Howard Multiplier

About

Do you like maths? No, not the Make Noise Maths, the maths where you multiply and divide and stuff. Yes? Good, do you like to suffer while matching transistor pairs? Yes? Then this build is for you! The Howard Multiplier is a device for multiplying two signals, with its core made out of discrete transistors. Put in two signals X and Y - you get an X*Y and an inverted X*Y (or -X*Y) output. Extremely handy for a whole range of applications, starting with the boring VCA and ring modulator uses, and going all the way to controlling one CV's amplitude with another, dynamically attenuverting things, using it in feedback loops for interesting effects and so on - all of this with a simple voltage multiplication function.

The module has two inputs - X and Y. Both have dedicated attenuverters and offset controls. The offset knob goes from 0 to 12 volts for X, -12 to 12 volts for the Y input. In my build, i confused the two channels, so you can see here on the panel the markings are opposite. X input is normalled to Y input, so if something is patched into X and nothing into Y, the inputs will share the same signal. This way, the module can morph between a VCA and a parabolic overtone waveshaper by multiplying the signal on itself. At the bottom are the two outputs: multiplication product and the inverted multiplication product. Of course, the product is 'fit' into the supply voltages' range after multiplying: you can't get 144 volts by slamming +12v to both X and Y; it will produce around 10 volts on the uninverted out and around 12 on the inverted one, meaning the inverted output is a bit better 'fit' into the range, while the uninverted one is a bit limited. This did not ever matter too much in practice for me, though.

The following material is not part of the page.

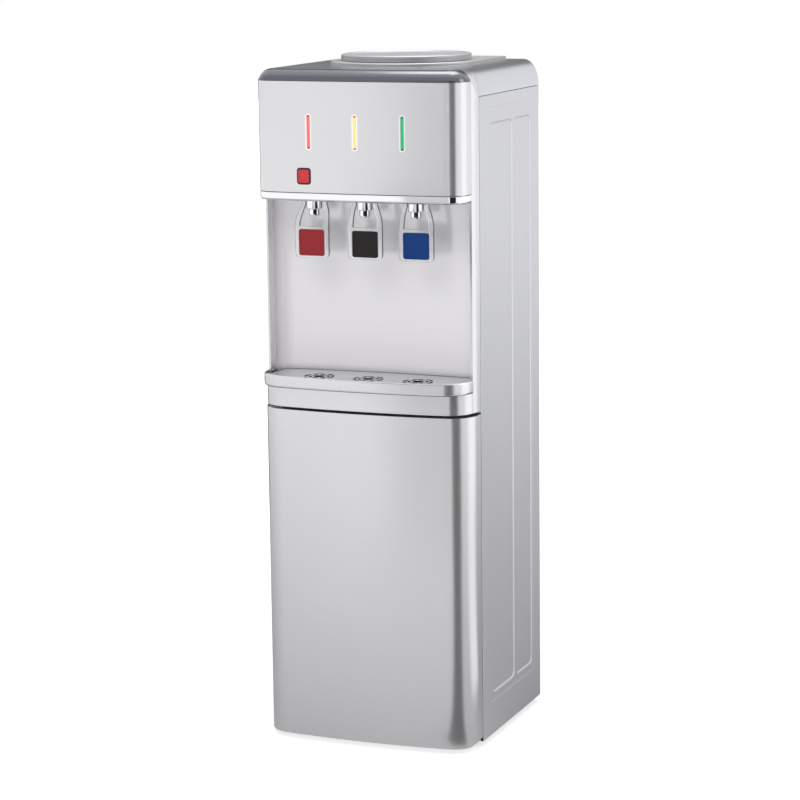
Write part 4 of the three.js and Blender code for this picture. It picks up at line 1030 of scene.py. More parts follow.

This module requires four matched bipolar junction NPN transistor pairs (in fact, one of them even better be a matched triplet), and i used the matching procedure described by Ian Fritz (pdf in the 'download build resources' archive). It's quite simple to pull off and seems to be efficient: the build has minimal noise/bleed, although i used all resistors with 5% tolerance, single-turn trimpots and hand-matched transistor pairs of your usual 2n3904's.

For a considerably low part count and effort requirement, this module does an insanely good job and, in fact, multiplies. Possible build customizations for your consideration after using it for a bit: second attenuated input, AC/DC switch for one of the inputs, LED indicator, dual unit.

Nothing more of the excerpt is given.